One of the problems of life is how to get to know oneself, and how to relate to and accept who and what one really is. This is the courage to be authentic, living with the knowledge of both the good and bad present in each of us. Only then is it possible to live in the present moment.

I like the way that Vera von der Heydt – an early follower of Carl Jung, and a pioneer in the study of the relationship between psychology and religion, expresses how important it is to recognise the ‘conditionings and prejudices which keep one in a state of unconsciousness’. She understands that we can’t do this on our own and need help – it might come from a book, or a friend, therapist, or a random stranger, and ‘chance may well cast a glimmer of light on it’:

‘We need another human being to encourage us to continue our searchings when we are in the wilderness. …Sometimes, however, one is too identified with and unconscious of the nature of one’s problem to be able to listen nor to see the key which could open the door to one’s prison.’

Von der Heydt was born in Berlin to a Jewish father and a mother who was half German and half Irish; her parents had high expectations of achievement and success.

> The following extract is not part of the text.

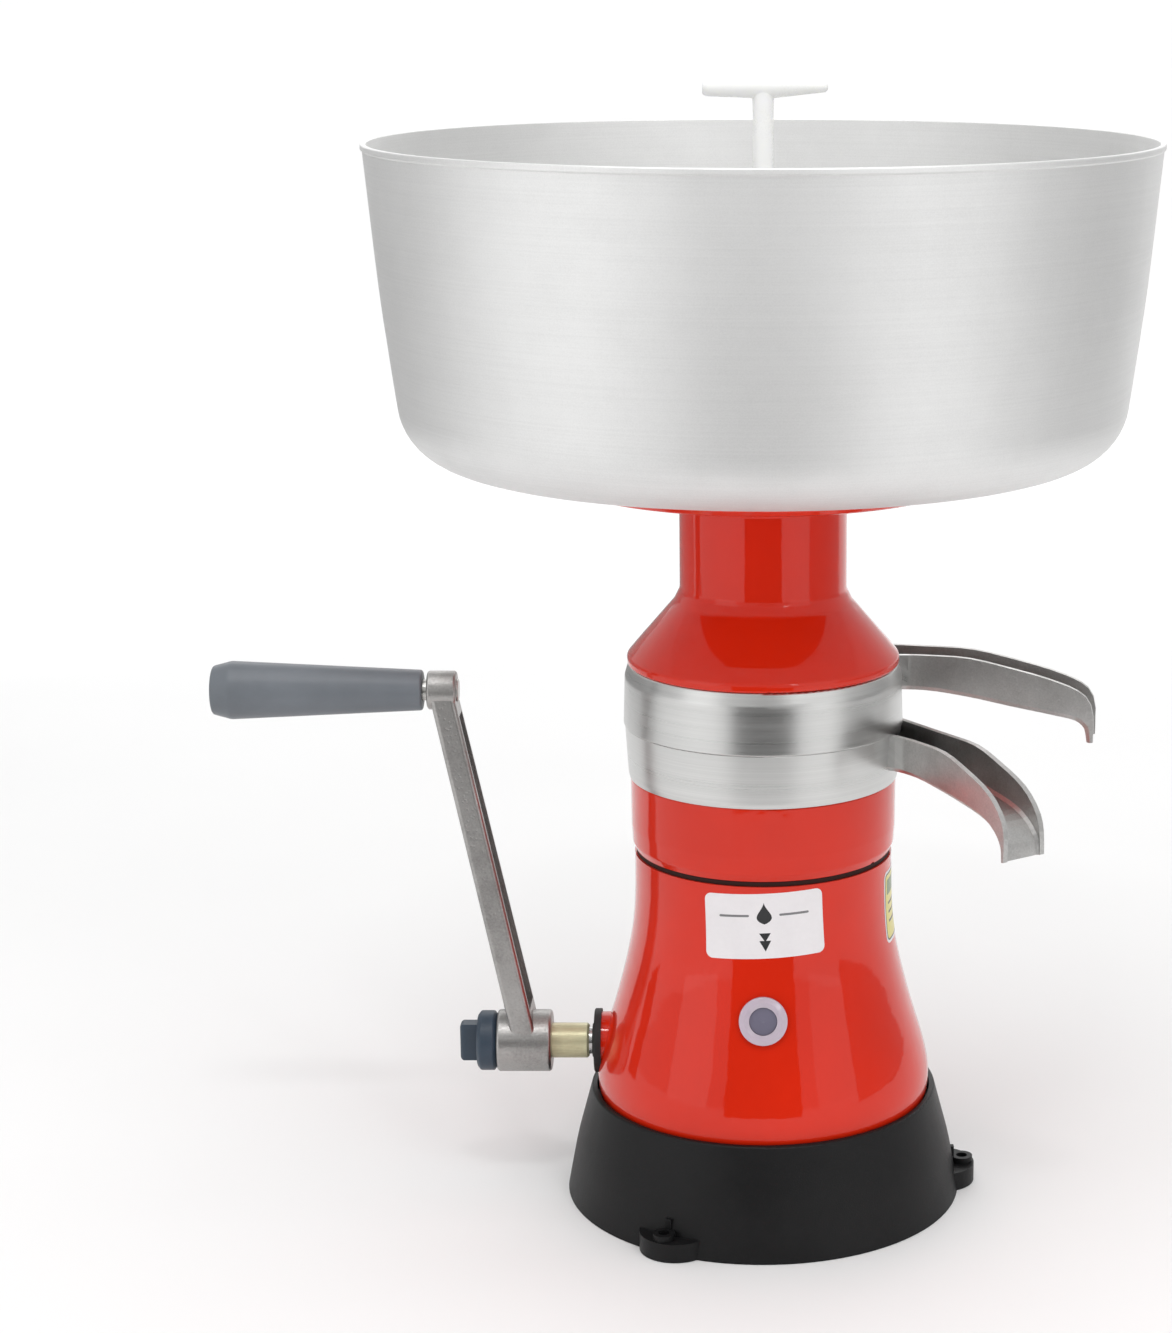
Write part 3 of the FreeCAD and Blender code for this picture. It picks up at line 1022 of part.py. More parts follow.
bar = turned("bar", [
    (0, 0), (3.6, 0, 1.2), (4.5, 2.0, 2.0), (5.2, left - 6.0, 12.0), (5.6, left, 12.0), (5.2, left + 6.0, 12.0),
    (2.7, left + right - 1.2, 1.0), (1.6, left + right, 0.6), (0, left + right),
], PLACE(V(-left.value, 0, N["handle_height"]), ROT(V(0, 1, 0), 90)))
collar = turned("collar", [
    (D["stem_radius"] - 0.6, 516.0), (D["stem_radius"], 516.0), (5.0, 528.0), (D["stem_radius"] - 0.6, 528.0)])
plug_body = fused("plug_body", [stem, collar, bar])
keep(cut("plug", plug_body, [rod("plug_port", 2.4, 20.0, V(0, 0, N["port_height"]), V(0, -1, 0))]), "valve_plug")

# ---- stickers ----------------------------------------------------------------------------------------


def sticker(label, low, high, centre, half_angle, lift):
    """A thin patch that follows the flare of the housing."""
    curve = flare_curve(0)
    steps = [low + (high - low) * i / 8 for i in range(9)]
    rows = [(curve_radius(curve, z), z) for z in steps]
    inner = [(r + lift, 0, z) for r, z in rows]
    outer = [(r + lift + N["label_thickness"], 0, z) for r, z in reversed(rows)]
    return shaped(label, revolve_wire(chain(inner + outer + inner[:1]), 2 * half_angle, centre - half_angle))


def curve_radius(curve, z):
    """Radius of the housing's outside at a height."""
    a, b = curve.FirstParameter, curve.LastParameter
    for _ in range(50):
        middle = (a + b) / 2
        if curve.value(middle).z < z:
            a = middle
        else:
            b = middle
    return curve.value((a + b) / 2).x


keep(sticker("front_sticker", 136.0, 170.0, -89.0, 29.0, 0.03), "front_label")
keep(sticker("side_sticker", 130.0, 167.0, 0.0, 22.0, 0.03), "side_label")

# ---- checks and export -------------------------------------------------------------------------------
doc.recompute()
for obj in doc.Objects:
    if "Invalid" in obj.State or "Error" in obj.State:
        raise RuntimeError(f"{obj.Label} is {obj.State}")
os.makedirs("parts", exist_ok=True)
for obj in NODES:
    shape = obj.Shape
    if shape.isNull() or not shape.isValid():
        raise RuntimeError(f"{obj.Label} has no valid shape")
    shape.exportStep(f"parts/{obj.Label}.step")
print(len(NODES), "nodes")
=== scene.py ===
import json
import math

import bmesh
import bpy
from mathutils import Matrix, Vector
from mathutils.bvhtree import BVHTree


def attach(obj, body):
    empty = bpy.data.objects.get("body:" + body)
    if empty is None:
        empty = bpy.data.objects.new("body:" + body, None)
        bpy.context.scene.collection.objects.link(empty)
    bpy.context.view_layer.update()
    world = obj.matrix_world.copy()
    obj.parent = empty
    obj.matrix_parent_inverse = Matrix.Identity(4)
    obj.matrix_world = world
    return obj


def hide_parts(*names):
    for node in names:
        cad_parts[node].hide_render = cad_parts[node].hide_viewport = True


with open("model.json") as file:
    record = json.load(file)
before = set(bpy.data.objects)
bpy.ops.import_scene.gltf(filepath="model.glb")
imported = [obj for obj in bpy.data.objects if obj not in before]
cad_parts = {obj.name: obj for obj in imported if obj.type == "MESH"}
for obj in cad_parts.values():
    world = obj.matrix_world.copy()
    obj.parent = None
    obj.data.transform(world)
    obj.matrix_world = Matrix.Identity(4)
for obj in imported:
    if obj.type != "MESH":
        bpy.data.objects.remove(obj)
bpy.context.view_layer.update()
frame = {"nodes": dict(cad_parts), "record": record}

NODES = frame["nodes"]
MM = 0.001

# The A, B and result sockets of a Mix node, by the kind of value that it mixes.
MIX_SOCKETS = {"FLOAT": (2, 3, 0), "RGBA": (6, 7, 2)}
# How much the radius counts beside the height, along the profile of a turned part.
PROFILE_SLANT = 0.6


# ---- shader helpers --------------------------------------------------------------------------------
def shaded(tone, factor):
    return tuple(min(1.0, channel * factor) for channel in tone)


class Surface:
    """A node material, with short ways to add the nodes that it needs."""

    def __init__(self, name, **sockets):
        self.mat = bpy.data.materials.new(name)
        self.mat.use_nodes = True
        self.tree = self.mat.node_tree
        self.bsdf = self.tree.nodes["Principled BSDF"]
        self.set(**sockets)
        self.coord = self.node("ShaderNodeTexCoord").outputs["Object"]
        self.height = None

    def set(self, **sockets):
        for key, value in sockets.items():
            name = key.replace("_", " ").title().replace("Ior", "IOR")
            if name.endswith("Color"):
                value = (*value, 1.0)
            self.bsdf.inputs[name].default_value = value

    def node(self, kind, **settings):
        made = self.tree.nodes.new(kind)
        for key, value in settings.items():
            setattr(made, key, value)
        return made

    def feed(self, socket, value):
        if isinstance(value, bpy.types.NodeSocket):
            self.tree.links.new(value, socket)
        else:
            socket.default_value = value

    def math(self, operation, a, b=0.0):
        made = self.node("ShaderNodeMath", operation=operation)
        self.feed(made.inputs[0], a)
        self.feed(made.inputs[1], b)
        return made.outputs[0]

    def weigh(self, first, *others):
        """The sum of (value, weight) pairs, each value times its weight."""
        total = self.math("MULTIPLY", *first)
        for pair in others:
            total = self.math("ADD", total, self.math("MULTIPLY", *pair))
        return total

    def split(self):
        made = self.node("ShaderNodeSeparateXYZ")
        self.feed(made.inputs[0], self.coord)
        return made.outputs

    def join(self, x, y, z):
        made = self.node("ShaderNodeCombineXYZ")
        for socket, value in zip(made.inputs, (x, y, z)):
            self.feed(socket, value)
        return made.outputs[0]

    def from_axis(self):
        """Distance from the Z axis."""
        x, y = self.split()[:2]
        return self.math("SQRT", self.weigh((x, x), (y, y)))

    def scaled(self, x, y, z):
        made = self.node("ShaderNodeMapping")
        self.feed(made.inputs["Vector"], self.coord)
        made.inputs["Scale"].default_value = (x, y, z)
        return made.outputs[0]

    def noise(self, scale=1.0, detail=3.0, rough=0.5, vector=None):
        made = self.node("ShaderNodeTexNoise")
        self.feed(made.inputs["Vector"], vector or self.coord)
        made.inputs["Scale"].default_value = scale
        made.inputs["Detail"].default_value = detail
        made.inputs["Roughness"].default_value = rough
        return made.outputs["Fac"]

    def cells(self, scale):
        made = self.node("ShaderNodeTexVoronoi")
        self.feed(made.inputs["Vector"], self.coord)
        made.inputs["Scale"].default_value = scale
        return made.outputs["Distance"]

    def lathe(self, pitch, along=4.0):
        """Coordinates for lines left by turning round Z: long round the axis, fine along the profile."""
        x, y, z = self.split()
        profile = self.math("ADD", z, self.math("MULTIPLY", self.from_axis(), PROFILE_SLANT))
        return self.join(self.math("MULTIPLY", x, along), self.math("MULTIPLY", y, along),
                         self.math("MULTIPLY", profile, 1.0 / pitch))

    def comb(self):
        """Smears highlights across the lines that turning round Z leaves."""
        tangent = self.node("ShaderNodeTangent", direction_type="RADIAL", axis="Z")
        self.feed(self.bsdf.inputs["Tangent"], tangent.outputs[0])

    def remap(self, value, low, high, to_low=0.0, to_high=1.0, smooth=False):
        made = self.node("ShaderNodeMapRange", clamp=True)
        if smooth:
            made.interpolation_type = "SMOOTHSTEP"
        for socket, number in zip(made.inputs, (value, low, high, to_low, to_high)):
            self.feed(socket, number)
        return made.outputs[0]

    def ramp(self, value, *stops):
        """Colour by value, with stops of (place, colour)."""
        made = self.node("ShaderNodeValToRGB")
        self.feed(made.inputs[0], value)
        elements = made.color_ramp.elements
        while len(elements) < len(stops):
            elements.new(0.5)
        for element, (place, colour) in zip(elements, stops):
            element.position = place
            element.color = (*colour, 1.0)
        return made.outputs[0]

    def mix(self, factor, a, b, kind="FLOAT"):
        """Value a where factor is 0, b where it is 1."""
        first, second, result = MIX_SOCKETS[kind]
        made = self.node("ShaderNodeMix", data_type=kind)
        self.feed(made.inputs["Factor"], factor)
        self.feed(made.inputs[first], a)
        self.feed(made.inputs[second], b)
        return made.outputs[result]

    def colour(self, value):
        self.feed(self.bsdf.inputs["Base Color"], value)

    def roughness(self, value):
        self.feed(self.bsdf.inputs["Roughness"], value)

    def bump(self, value, depth):
        """Adds a relief of this depth, in millimetres, on top of the earlier ones."""
        made = self.node("ShaderNodeBump")
        made.inputs["Strength"].default_value = 1.0
        made.inputs["Distance"].default_value = depth * MM
        self.feed(made.inputs["Height"], value)
        if self.height is not None:
            self.feed(made.inputs["Normal"], self.height)
        self.height = made.outputs[0]
        self.feed(self.bsdf.inputs["Normal"], self.height)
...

As a child she felt unable to identify with any other member of her family, aware of ‘the conflicting strains within myself … and my racial and spiritual “otherness”’. Seen as delicate in her early childhood, and considered stupid but pretty, she was sent off at the age of 12 to a school where she was told it was vital to learn to think. She liked the school very much, and describes a significant experience when she asked to see the headmaster to find out whether he believed in the immortality of the soul. He advised her to read books, and she began to read the mystics, Jewish, Christian and Indian, because of this, ‘I became more and more aware of another dimension’.

After an unsuccessful early marriage led to divorce, von der Heydt felt that she continued to live in a state of unconsciousness, until gradually waking up to a realisation that what she had been looking for within herself was an inner power ‘pushing me out of a collective, conditional environment into shaping my own life.’ With Hitler’s rise to power, she emigrated to Britain to live in London and work as a secretary:

‘I had ample time to think about things, about the dreadful outer events and the reaction of various countries and various individuals to the Fascist mass movement and to the violence that was unleashed and deliberately fostered. I began to look at myself, at my own violence and wish to retaliate, my hope of avenging myself on those who had killed – murdered – people I loved.’

 Full of inner turmoil, she spent time sitting in churches. In the Brompton Oratory she sat speaking to the figure of Jesus and in her mind heard him speak to her. She then knew she had to become Catholic – ‘Actually I did not “become” a Catholic, for I realised that I had been one all my life’. Attacked by a number of people who couldn’t understand this decision given the dogma and the crimes of the church over the centuries; von der Heydt only knew that she had stumbled across her truth. Later, framing it in Jungian terminology, she understood that an archetype had been activated and a symbol had come to life within her.